Atomic, molecular, and optical physics (AMO) is, as its name suggests, the branch of physics that studies the interactions of atoms, molecules, and light. AMO physics lies behind much of the physics of lasers and other everyday devices. You may have recently heard about AMO in connection with the Nobel Prize in physics --- several recent prizes have gone to AMO physicists.
The KSU-AMO program boasts one of the largest groups of AMOP faculty at a U.S. university and is primarily organized around the J.R. Macdonald Laboratory (JRM). The JRM houses several major facilities, including the lasers of the Kansas Light Source (KLS), several ion sources, and ion accelerators. The KLS is the newest addition to the Lab and has helped put JRM at the forefront of ultrafast, intense laser science. Among other things, JRM researchers are using the KLS to directly image electronic and molecular processes, to generate attosecond laser pulses, to control and utilize the carrier-envelope phase, to manipulate the generation of high-harmonics from atoms and molecules, and ultimately to understand the physics of intense lasers interacting with atoms and molecules. Much of the KSU-AMOP theoretical effort is related to these topics as well.
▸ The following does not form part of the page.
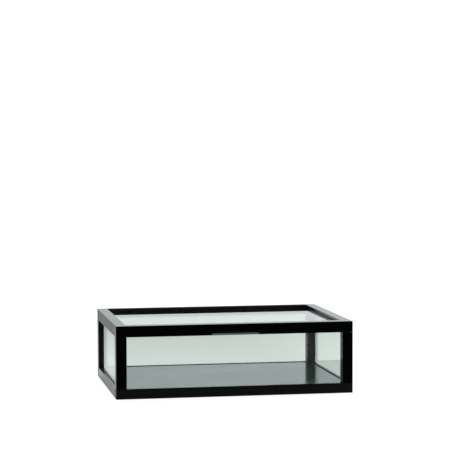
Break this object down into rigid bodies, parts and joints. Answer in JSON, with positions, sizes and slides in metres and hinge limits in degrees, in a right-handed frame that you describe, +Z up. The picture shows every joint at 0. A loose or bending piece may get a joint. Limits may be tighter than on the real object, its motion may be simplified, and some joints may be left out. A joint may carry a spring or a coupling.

KSU-AMO faculty also engage in considerable research not directly connected with the JRML. We have experimentalists working with frequency combs, for instance, trying to produce improved frequency standards for the telecommunications industry. Work is also underway to improve optical fiber-based lasers. Our large AMO program is well known for fruitful collaborations between its experimental and theoretical groups. We have a theory group working on the physics of ultracold few-body collisions and three-particle interactions important for Bose-Einstein condensation and degenerate Fermi gases. Another theory group is working on the electronic structure of atoms, the breaking and formation of chemical bonds in intense pulses of laser light, and on interactions of light and ions with surfaces and nanoparticles. A third group of AMO theorists models how laser light can be used to accelerate atomic and molecular electrons, such that they scatter in a controllable way off their parent atoms or molecules, leading to bursts of secondary energetic radiation and allowing the imaging of molecular structures.
Controlled assembly of nanoparticles into two and three-dimensional solids, atoms and polymers adsorbed on surfaces, growth of nanowires and their interface to living cells, stretching single molecules, magnetic vortices and materials, nanolithography and nucleation of soot in flames; these are all among the many subjects of soft matter physics at K-State. Our eclectic soft matter group works at the interface between physics, chemistry and biology to understand how the manifold properties of soft matter emerge. Our research extends to biophysics and solid state.
Have you ever wondered what the smallest indivisible particles of matter and energy might be? K-State particle physicists use some of the largest scientific instruments on Earth to measure the smallest constituents of matter and energy in the universe. Such elementary particles include quarks, which are the building blocks of the protons and neutrons in atomic nuclei, and neutrinos, which are practically invisible particles emitted by stars and decaying nuclei.
Have you ever wondered about the physical properties of the universe on the largest scale? K-State cosmologists study the structure and nature of matter and energy on a literally cosmic scale using data from the world's most advanced telescopes and satellites and scientific theories from every field of physical science, including particle physics. Sometimes it is even possible to use the cosmos itself as a scientific instrument: for example, an upper limit on the neutrino mass can be derived from the realization that neutrinos fill the universe and yet do not cause it to collapse.
Have you ever wondered why some people struggle with math and science and others just get it? The K-State Physics Education Research Group (K-SUPER) investigates student learning from the perspective of research physicists. K-SUPER investigations focus on how people learn physics and related topics, how students develop from novices to professionals, what cognitive mechanisms underlie learning, and which teaching materials are effective.